The firm is forecasting unit-level NOI increases of 12.4% in 2014, and another 14.2% percent in ‘15. The hotel sector has maintained annual profit growth of greater than 10% each year since 2011, the longest unbroken streak since the 1970s.

That five-year streak was maintained last year, albeit just barely, despite a slowdown in the pace of RevPAR increase.
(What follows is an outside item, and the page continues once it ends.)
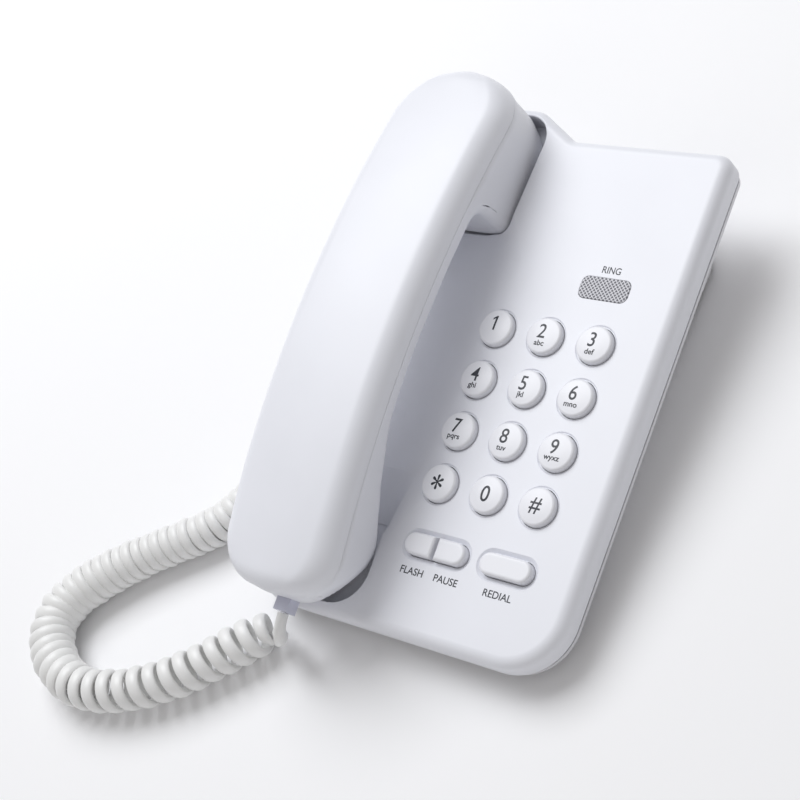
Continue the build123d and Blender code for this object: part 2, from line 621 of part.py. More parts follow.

Woodworth chalks up that 10.1% NOI growth to a 5.4% gain in total hotel revenue, along with a 3.7% increase in operating expenses.

“An accumulation of market, operational and economic factors has resulted in a business environment that is very conducive to increases of both the top-line and bottom-line,” he says. “We are in the middle of the sweet spot in the business cycle for hotel profits.”

The growth streak has continued since 2011.

All property types within the hotel sector enjoyed an increase in profits during 2013, although not all saw double-digit gains, according to PKF-HR. Resort hotels fared best at 11.9%, followed by full-service properties at 11.5%. Lagging the average were limited-service hotels at 6.8%, suite hotels with food and beverage at 6.8% and suite hotels without food and beverage at 7.9%.

Convention hotels achieved profit growth of 8.2% last year. “While this was less than the overall sample average, it is greater than the profit growth these properties achieved in 2012,” Woodworth says. “The increased profitability of convention hotels is consistent with the initial stages of the recovery of the group demand segment” observed by PKF-HR, he adds.

Along with profits come expenses, of course, and for ’13, hotels’ operated department costs increased by 3.9%, while undistributed expenses rose by just 3.1%. “Clearly the lodging industry is at a point when business volume is covering most of the fixed undistributed expenses, while continued occupancy growth is driving the variable departmental costs,” comments Woodworth.

According to Moody’s Analytics, PKF-HR’s source for economic forecast data, the nation’s unemployment levels will remain above 5.5% for the next few years, while inflation is expected to hover below 2.5%. “These two macroeconomic factors will help suppress the increases in the less-controllable fixed component of hotel operating expenses,” says John B. Corgel, the Robert C. Baker professor of real estate at the Cornell University School of Hotel Administration and senior advisor to PKF-HR. “The unemployment rate will temper the need to raise salaries and wages, while low inflation will moderate increases in most of the goods and services purchased by hotels.”